[start]
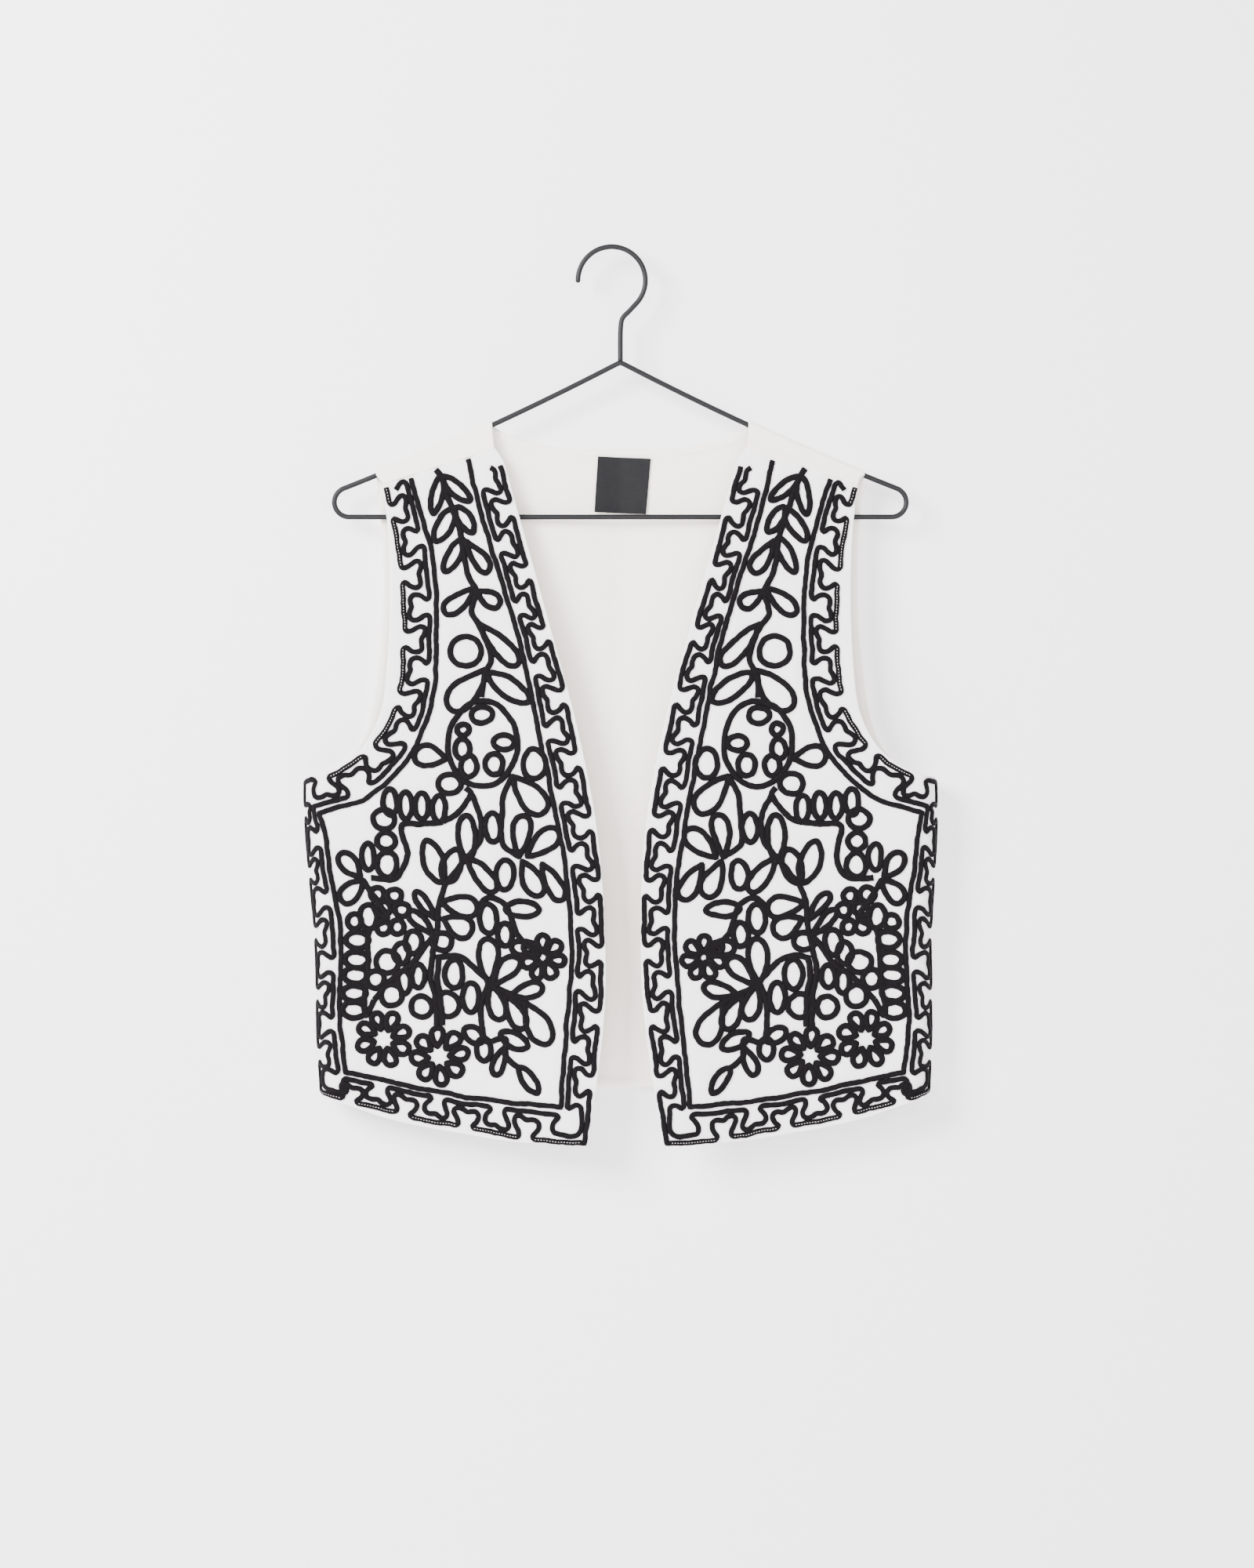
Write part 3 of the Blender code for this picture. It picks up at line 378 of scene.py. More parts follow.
# Embroidered rings: centre and half sizes
Ring = namedtuple("Ring", "u d half_u half_d")
RINGS = [
    Ring(104.8, 378.6, 26.3, 32.5),
    Ring(105.5, 356.9, 8.0, 6.0),
    Ring(119.6, 367.4, 4.5, 4.5),
    Ring(120.4, 382.3, 5.5, 7.5),
    Ring(115.3, 395.5, 6.0, 8.0),
    Ring(96.1, 394.6, 6.5, 8.0),
    Ring(89.0, 378.0, 8.0, 5.5),
    Ring(130.1, 409.2, 9.0, 7.5),
    Ring(117.8, 308.1, 11.8, 11.2),
    Ring(65.6, 393.7, 8.5, 11.0),
    Ring(175.5, 422.9, 5.0, 10.0),
    Ring(163.9, 425.9, 5.0, 10.0),
    Ring(151.2, 425.9, 5.0, 10.0),
    Ring(138.2, 427.7, 5.0, 10.0),
    Ring(180.8, 435.9, 8.0, 7.5),
    Ring(179.0, 452.7, 6.5, 6.5),
    Ring(193.1, 464.5, 5.0, 10.0),
    Ring(178.3, 470.5, 7.5, 9.0),
    Ring(186.6, 493.2, 5.2, 5.2),
    Ring(173.6, 494.2, 5.2, 5.2),
    Ring(181.6, 504.1, 5.2, 5.2),
    Ring(167.9, 505.1, 5.2, 5.2),
    Ring(182.9, 517.8, 5.2, 5.2),
    Ring(172.0, 517.8, 5.2, 5.2),
    Ring(193.7, 510.0, 6.5, 9.0),
    Ring(204.7, 514.0, 5.5, 5.5),
    Ring(202.2, 527.9, 8.5, 6.0),
    Ring(203.2, 542.8, 8.5, 6.0),
    Ring(204.4, 554.6, 8.5, 6.0),
    Ring(205.0, 568.5, 8.5, 6.0),
    Ring(205.8, 581.3, 8.5, 6.0),
    Ring(159.5, 529.7, 6.5, 9.0),
    Ring(137.8, 528.8, 8.0, 6.5),
    Ring(168.5, 537.8, 6.0, 8.0),
    Ring(179.4, 544.7, 9.0, 8.0),
    Ring(188.6, 557.6, 7.0, 7.0),
    Ring(166.8, 559.6, 5.0, 9.0),
    Ring(156.0, 555.4, 5.0, 9.0),
    Ring(176.8, 570.3, 8.0, 8.0),
    Ring(117.7, 448.6, 6.5, 16.0),
    Ring(97.9, 442.6, 6.0, 11.0),
    Ring(89.2, 478.4, 6.5, 11.0),
    Ring(102.0, 511.8, 6.5, 11.0),
    Ring(89.5, 523.8, 5.5, 9.0),
    Ring(76.5, 533.8, 8.5, 5.5),
    Ring(129.1, 553.6, 7.0, 11.0),
    Ring(116.6, 571.4, 6.0, 11.0),
    Ring(154.3, 578.4, 8.0, 8.0),
    Ring(133.9, 577.4, 9.0, 9.0),
    Ring(107.7, 610.9, 5.5, 8.5),
]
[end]
* [Task to carry out]
Return the material exactly as it stands.

* [The output]
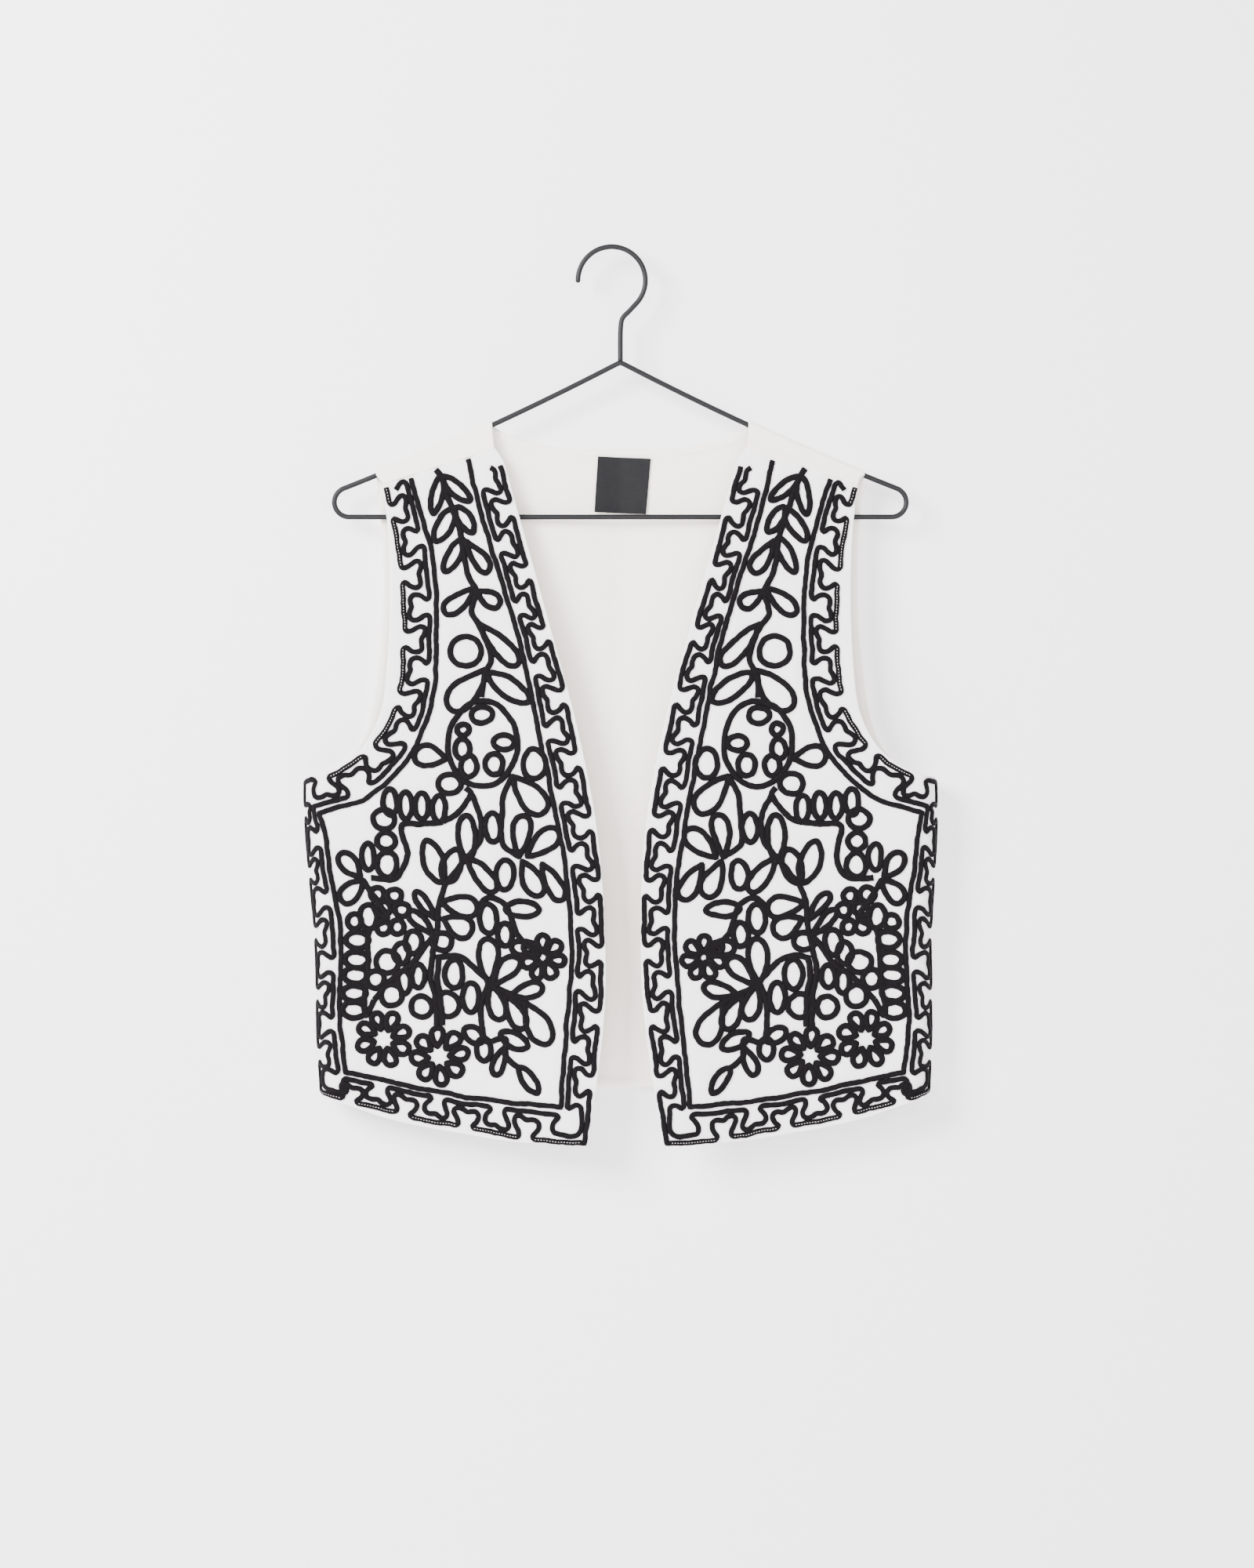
Write part 3 of the Blender code for this picture. It picks up at line 378 of scene.py. More parts follow.
# Embroidered rings: centre and half sizes
Ring = namedtuple("Ring", "u d half_u half_d")
RINGS = [
    Ring(104.8, 378.6, 26.3, 32.5),
    Ring(105.5, 356.9, 8.0, 6.0),
    Ring(119.6, 367.4, 4.5, 4.5),
    Ring(120.4, 382.3, 5.5, 7.5),
    Ring(115.3, 395.5, 6.0, 8.0),
    Ring(96.1, 394.6, 6.5, 8.0),
    Ring(89.0, 378.0, 8.0, 5.5),
    Ring(130.1, 409.2, 9.0, 7.5),
    Ring(117.8, 308.1, 11.8, 11.2),
    Ring(65.6, 393.7, 8.5, 11.0),
    Ring(175.5, 422.9, 5.0, 10.0),
    Ring(163.9, 425.9, 5.0, 10.0),
    Ring(151.2, 425.9, 5.0, 10.0),
    Ring(138.2, 427.7, 5.0, 10.0),
    Ring(180.8, 435.9, 8.0, 7.5),
    Ring(179.0, 452.7, 6.5, 6.5),
    Ring(193.1, 464.5, 5.0, 10.0),
    Ring(178.3, 470.5, 7.5, 9.0),
    Ring(186.6, 493.2, 5.2, 5.2),
    Ring(173.6, 494.2, 5.2, 5.2),
    Ring(181.6, 504.1, 5.2, 5.2),
    Ring(167.9, 505.1, 5.2, 5.2),
    Ring(182.9, 517.8, 5.2, 5.2),
    Ring(172.0, 517.8, 5.2, 5.2),
    Ring(193.7, 510.0, 6.5, 9.0),
    Ring(204.7, 514.0, 5.5, 5.5),
    Ring(202.2, 527.9, 8.5, 6.0),
    Ring(203.2, 542.8, 8.5, 6.0),
    Ring(204.4, 554.6, 8.5, 6.0),
    Ring(205.0, 568.5, 8.5, 6.0),
    Ring(205.8, 581.3, 8.5, 6.0),
    Ring(159.5, 529.7, 6.5, 9.0),
    Ring(137.8, 528.8, 8.0, 6.5),
    Ring(168.5, 537.8, 6.0, 8.0),
    Ring(179.4, 544.7, 9.0, 8.0),
    Ring(188.6, 557.6, 7.0, 7.0),
    Ring(166.8, 559.6, 5.0, 9.0),
    Ring(156.0, 555.4, 5.0, 9.0),
    Ring(176.8, 570.3, 8.0, 8.0),
    Ring(117.7, 448.6, 6.5, 16.0),
    Ring(97.9, 442.6, 6.0, 11.0),
    Ring(89.2, 478.4, 6.5, 11.0),
    Ring(102.0, 511.8, 6.5, 11.0),
    Ring(89.5, 523.8, 5.5, 9.0),
    Ring(76.5, 533.8, 8.5, 5.5),
    Ring(129.1, 553.6, 7.0, 11.0),
    Ring(116.6, 571.4, 6.0, 11.0),
    Ring(154.3, 578.4, 8.0, 8.0),
    Ring(133.9, 577.4, 9.0, 9.0),
    Ring(107.7, 610.9, 5.5, 8.5),
]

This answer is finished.